> [EXERCISE AIM]
Copy every line, exactly and only, from the line containing "imported = [obj" to the line containing "DOME_SLANT = (0.36, 0, 0)", both lines included.
□ □ □ □
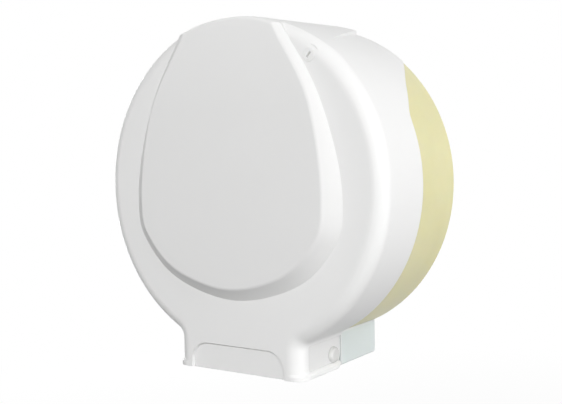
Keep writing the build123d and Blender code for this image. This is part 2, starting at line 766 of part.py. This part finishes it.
# Spindle: flange, fixed axle, turning hub with its end cap, and the sleeve for wide cores
with BuildPart() as spindle_flange:
    with BuildSketch(Plane.XZ.offset(casing_back)):
        Circle(flange_r)
    extrude(amount=flange_thick)
    with BuildSketch(Plane.XZ.offset(flange_face)):
        Circle(flange_boss_r)
    extrude(amount=flange_boss)
    inner_edge = spindle_flange.edges().filter_by(GeomType.CIRCLE).filter_by_position(
        Axis.Y, -flange_face, -flange_face).sort_by(SortBy.RADIUS)[0]
    fillet(inner_edge, flange_boss_blend)
    with BuildSketch(Plane.XZ.offset(casing_back + axle_seat)):
        Circle(axle_r + seat_gap)
    extrude(amount=drum_depth, mode=Mode.SUBTRACT)
    with BuildSketch(Plane.XZ):
        with PolarLocations(flange_screw_ring, flange_screw_count, start_angle=180 / flange_screw_count):
            Circle(screw_r + screw_hole_gap)
    extrude(amount=drum_depth, mode=Mode.SUBTRACT)
finish(spindle_flange, "spindle_flange")

with BuildPart() as spindle_flange_screws:
    turn = 180 / flange_screw_count
    with Locations(*facing(OUT_OF_WALL, *[
            (flange_screw_ring * cos(radians(turn * (2 * i + 1))), -flange_face,
             flange_screw_ring * sin(radians(turn * (2 * i + 1))))
            for i in range(flange_screw_count)])):
        add(pan_screw(screw_r, flange_screw_grip, screw_head_r, screw_head))
finish(spindle_flange_screws, "spindle_flange_screws")

with BuildPart() as spindle_axle:
    with BuildSketch(Plane.XZ.offset(casing_back + axle_seat)):
        Circle(axle_r)
    extrude(amount=axle_end - casing_back - axle_seat)
    chamfer(spindle_axle.edges().group_by(Axis.Y)[0], ring_groove)
    with BuildSketch(Plane.XZ.offset(ring_back)):
        Circle(axle_r)
        Circle(axle_r - ring_groove, mode=Mode.SUBTRACT)
    extrude(amount=ring_thick, mode=Mode.SUBTRACT)
finish(spindle_axle, "spindle_axle")

with BuildPart() as axle_retaining_ring:
    with BuildSketch(Plane.XZ.offset(ring_back)):
        Circle(ring_r)
        Circle(axle_r - ring_groove + seat_gap, mode=Mode.SUBTRACT)
        with Locations((0, -ring_r)):
            Rectangle(axle_r, 2 * ring_r, mode=Mode.SUBTRACT)
    extrude(amount=ring_thick)
finish(axle_retaining_ring, "axle_retaining_ring")

with BuildPart() as spindle_washers:
    for depth in (boss_face, hub_face):
        with BuildSketch(Plane.XZ.offset(depth)):
            Circle(washer_r)
            Circle(axle_r + run_gap, mode=Mode.SUBTRACT)
        extrude(amount=washer_thick)
finish(spindle_washers, "spindle_washers")

with BuildPart() as spindle_hub:
    with BuildSketch(Plane.XZ.offset(hub_back)):
        Circle(hub_flange_r)
    extrude(amount=hub_flange)
    with BuildSketch(Plane.XZ.offset(hub_back)):
        Circle(hub_r)
        Circle(hub_r - hub_wall, mode=Mode.SUBTRACT)
        Circle(axle_r + run_gap + hub_bore_wall)
    extrude(amount=hub_length)
    with BuildSketch(Plane.XZ.offset(hub_back)):
        with PolarLocations((hub_r + axle_r) / 2, hub_ribs):
            Rectangle(hub_r - axle_r - hub_wall, rib_thick)
    extrude(amount=hub_length - cap_lip - hub_rib_gap)
    with BuildSketch(Plane.XZ):
        Circle(axle_r + run_gap)
    extrude(amount=2 * drum_depth, mode=Mode.SUBTRACT)
finish(spindle_hub, "spindle_hub")

with BuildPart() as spindle_end_cap:
    with BuildSketch(Plane.XZ.offset(hub_face)):
        Circle(hub_r)
    extrude(amount=cap_rise)
    fillet(spindle_end_cap.edges().group_by(Axis.Y)[0], cap_edge_r)
    with BuildSketch(Plane.XZ.offset(hub_face - cap_lip)):
        Circle(hub_r - hub_wall - seat_gap)
    extrude(amount=cap_lip)
    with BuildSketch(Plane.XZ.offset(hub_face - cap_lip)):
        Circle(hub_r - hub_wall - seat_gap - cap_wall)
    extrude(amount=cap_lip + cap_rise - cap_wall, mode=Mode.SUBTRACT)
finish(spindle_end_cap, "spindle_end_cap")

with BuildPart() as core_adaptor:
    adaptor_back = hub_back + hub_flange + adaptor_back_gap
    inner = hub_r + adaptor_gap
    with BuildSketch(Plane.XZ.offset(adaptor_back)):
        Circle(adaptor_r)
        Circle(adaptor_r - adaptor_wall, mode=Mode.SUBTRACT)
        Circle(inner + adaptor_wall)
        with PolarLocations((adaptor_r + inner) / 2, adaptor_ribs):
            Rectangle(adaptor_r - inner - adaptor_wall, rib_thick)
        Circle(inner, mode=Mode.SUBTRACT)
    extrude(amount=adaptor_length)
    with BuildSketch(Plane.XZ.offset(adaptor_back)):
        Circle(adaptor_r)
        Circle(inner, mode=Mode.SUBTRACT)
    extrude(amount=adaptor_wall)
finish(core_adaptor, "core_adaptor")


# Lock: bezel and nut in the cover, turning barrel with its cam, strike plate on the post
with BuildPart() as lock_bezel:
    with BuildSketch(lock_plane.offset(lock_seat)):
        with Locations((0, lock_radius)):
            Circle(bezel_flange_r)
    extrude(amount=bezel_flange)
    fillet(lock_bezel.edges().group_by(Axis.Y)[0], bezel_flange * 0.6)
    with BuildSketch(lock_plane.offset(lock_seat - bezel_length)):
        with Locations((0, lock_radius)):
            Circle(bezel_r)
    extrude(amount=bezel_length)
    with BuildSketch(lock_plane):
        with Locations((0, lock_radius)):
            Circle(bezel_bore)
    extrude(amount=2 * drum_depth, mode=Mode.SUBTRACT)
finish(lock_bezel, "lock_bezel")

with BuildPart() as lock_nut:
    with BuildSketch(lock_plane.offset(nut_front - nut_thick)):
        with Locations((0, lock_radius)):
            RegularPolygon(nut_r, side_count=6)
            Circle(bezel_r + seat_gap, mode=Mode.SUBTRACT)
    extrude(amount=nut_thick)
finish(lock_nut, "lock_nut")

with BuildPart() as lock_barrel:
    with BuildSketch(lock_plane.offset(barrel_back)):
        with Locations((0, lock_radius)):
            Circle(barrel_r)
    extrude(amount=barrel_length)
    with BuildSketch(lock_plane.offset(lock_seat - bezel_length - collar_gap)):
        with Locations((0, lock_radius)):
            Circle(collar_r)
    extrude(amount=-collar_length)
    with BuildSketch(lock_plane.offset(lock_face)):
        with Locations((0, lock_radius)):
            Rectangle(key_slot_width, key_slot_length)
    extrude(amount=-key_slot_depth, mode=Mode.SUBTRACT)
    with BuildSketch(lock_plane.offset(barrel_back)):
        with Locations((0, lock_radius)):
            Circle(bar_screw_r + seat_gap)
    extrude(amount=cam_screw_grip - cam_thick, mode=Mode.SUBTRACT)
finish(lock_barrel, "lock_barrel")

with BuildPart() as lock_cam:
    with BuildSketch(lock_plane.offset(barrel_back)):
        with Locations((0, lock_radius - (cam_reach - cam_width / 2) / 2)):
            SlotOverall(cam_reach + cam_width / 2, cam_width, rotation=quarter_turn)
        with Locations((0, lock_radius)):
            Circle(bar_screw_r + screw_hole_gap, mode=Mode.SUBTRACT)
    extrude(amount=-cam_thick)
finish(lock_cam, "lock_cam")

with BuildPart() as lock_cam_screw:
    with Locations(*facing(INTO_WALL, (lock_x, cam_thick - barrel_back, lock_z))):
        add(pan_screw(bar_screw_r, cam_screw_grip, bar_screw_head_r, bar_screw_head))
finish(lock_cam_screw, "lock_cam_screw")

with BuildPart() as lock_strike:
    with BuildSketch(lock_plane.offset(strike_back)):
        with Locations((-(post_far + strike_near) / 2, post_middle)):
            RectangleRounded(post_far - strike_near, post_high - post_low, strike_corner_r)
        for v in (-strike_screw_spacing / 2, strike_screw_spacing / 2):
            with Locations((-post_centre, post_middle + v)):
                Circle(strike_screw_r + screw_hole_gap, mode=Mode.SUBTRACT)
    extrude(amount=strike_thick)
finish(lock_strike, "lock_strike")

with BuildPart() as lock_strike_screws:
    seat = lock_plane.offset(strike_back + strike_thick)
    with Locations(*facing(OUT_OF_WALL, *[
            seat.from_local_coords((-post_centre, post_middle + v, 0))
            for v in (-strike_screw_spacing / 2, strike_screw_spacing / 2)])):
        add(pan_screw(strike_screw_r, strike_screw_grip, strike_screw_head_r, strike_screw_head))
finish(lock_strike_screws, "lock_strike_screws")
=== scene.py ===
import json
import math

import bpy
from mathutils import Matrix, Vector


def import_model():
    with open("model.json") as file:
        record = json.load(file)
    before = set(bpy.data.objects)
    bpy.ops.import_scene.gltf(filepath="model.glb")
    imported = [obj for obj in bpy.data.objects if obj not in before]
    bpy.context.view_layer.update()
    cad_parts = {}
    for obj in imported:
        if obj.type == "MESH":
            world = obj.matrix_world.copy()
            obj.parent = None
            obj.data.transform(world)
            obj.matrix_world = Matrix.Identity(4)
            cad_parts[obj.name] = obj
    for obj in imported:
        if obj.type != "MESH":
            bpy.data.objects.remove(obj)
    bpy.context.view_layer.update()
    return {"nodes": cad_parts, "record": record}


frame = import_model()
NODES = frame["nodes"]

# All lengths are in metres, unless a comment says otherwise.

# Camera of the photograph, solved in the part's own frame
CAMERA_PLACE = (0.4266, -0.6761, 0.02217)
CAMERA_YAW = math.radians(34.549)
CAMERA_PITCH = math.radians(-2.9276)
CAMERA_ROLL = math.radians(-1.2721)
CAMERA_LENS = 54.515  # mm
SENSOR_WIDTH = 36.0  # mm

# Square soft boxes that face the middle: name, place, side and watts
MIDDLE = (0, -0.06, 0)
LAMPS = (
    ("key", (1.15, -1.90, 0.50), 1.4, 30),
    ("side", (2.15, -0.30, 0.45), 1.4, 3),
    ("fill", (-1.30, -1.80, 0.10), 1.4, 5),
    ("low", (0.95, 0.10, -0.36), 0.5, 4.4),
    ("rear", (-1.45, 1.15, 0.10), 0.8, 24),
)

# Dome
DOME_LEVEL = 0.46
DOME_SLANT = (0.36, 0, 0)  # added to the level in this direction, by the cosine

# Floor
FLOOR_HEIGHT = -0.42
FLOOR_SIZE = 60.0
FLOOR_BOUNCE = 0.12  # its lightness as it lights the object
FLOOR_PAPER = (0.74, 0.77)  # its lightness as it is seen, between these by its grain
FLOOR_WHITE_LEAST = 0.85  # share of plain white that is mixed in under the object
FLOOR_WHITE_START = 0.3  # up to this distance from the floor's centre
FLOOR_WHITE_FULL = 1.2  # and all of it is plain white from here on

# Noise textures: scale per metre and detail
PAPER_GRAIN = (40, 2.0)
CLOUDS = (22, 3.0)
GLOSS = (85, 3.0)
SINKS = (16, 1.0)
GRAIN = (260, 2.0)
STAINS = (160, 4.0)
LINES = (900, 3.0)

# Moulded plastics and metals
PLASTIC_GLOSS = (-0.05, 0.06)  # least and most that its unevenness adds to the roughness
METAL_GLOSS = (-0.08, 0.12)
SINK_DEPTH = 0.00025
BEVEL_SAMPLES = 6
EVEN = (1, 1, 1)  # stretch of a metal's lines with no direction
ALONG_X = (0.03, 1, 1)

# Greyer places on the white cover: a greyer panel, and shade painted into the recess on each side
# of the neck under the drum
PANEL_TONE = 0.945  # lightness of the panel against the rest of the cover
PANEL_START = -0.1285  # depth at which its tone starts
PANEL_FULL = -0.1345  # and is full
RECESS_PAINTED_SHADE = 0.85  # lightness of the shade painted into the recess on each side of the neck, under the drum's overhang
RECESS_FACE = 0.0612  # distance of its face from the middle plane
RECESS_REACH = 0.0003  # most that a point of the face lies off that distance
RECESS_TOP = -0.1265
RECESS_FRONT = -0.1131

# Painted highlight: paler strips along the edges of the frosted box, for the light seen along its
# clear walls
STRIP_REACH = 0.0035
EDGE_HIGHLIGHT_COLOUR = (0.93, 0.945, 0.945)
STRIP_START = 0.995  # cosine between face and softened normal where the strip starts
STRIP_FULL = 0.93  # and is full

# Sockets of Blender's Mix node when it mixes colours
MIX_FACTOR = 0
MIX_FIRST = 6
MIX_SECOND = 7
MIX_RESULT = 2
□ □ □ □
> [ANSWER TO THIS TASK]
    imported = [obj for obj in bpy.data.objects if obj not in before]
    bpy.context.view_layer.update()
    cad_parts = {}
    for obj in imported:
        if obj.type == "MESH":
            world = obj.matrix_world.copy()
            obj.parent = None
            obj.data.transform(world)
            obj.matrix_world = Matrix.Identity(4)
            cad_parts[obj.name] = obj
    for obj in imported:
        if obj.type != "MESH":
            bpy.data.objects.remove(obj)
    bpy.context.view_layer.update()
    return {"nodes": cad_parts, "record": record}


frame = import_model()
NODES = frame["nodes"]

# All lengths are in metres, unless a comment says otherwise.

# Camera of the photograph, solved in the part's own frame
CAMERA_PLACE = (0.4266, -0.6761, 0.02217)
CAMERA_YAW = math.radians(34.549)
CAMERA_PITCH = math.radians(-2.9276)
CAMERA_ROLL = math.radians(-1.2721)
CAMERA_LENS = 54.515  # mm
SENSOR_WIDTH = 36.0  # mm

# Square soft boxes that face the middle: name, place, side and watts
MIDDLE = (0, -0.06, 0)
LAMPS = (
    ("key", (1.15, -1.90, 0.50), 1.4, 30),
    ("side", (2.15, -0.30, 0.45), 1.4, 3),
    ("fill", (-1.30, -1.80, 0.10), 1.4, 5),
    ("low", (0.95, 0.10, -0.36), 0.5, 4.4),
    ("rear", (-1.45, 1.15, 0.10), 0.8, 24),
)

# Dome
DOME_LEVEL = 0.46
DOME_SLANT = (0.36, 0, 0)  # added to the level in this direction, by the cosine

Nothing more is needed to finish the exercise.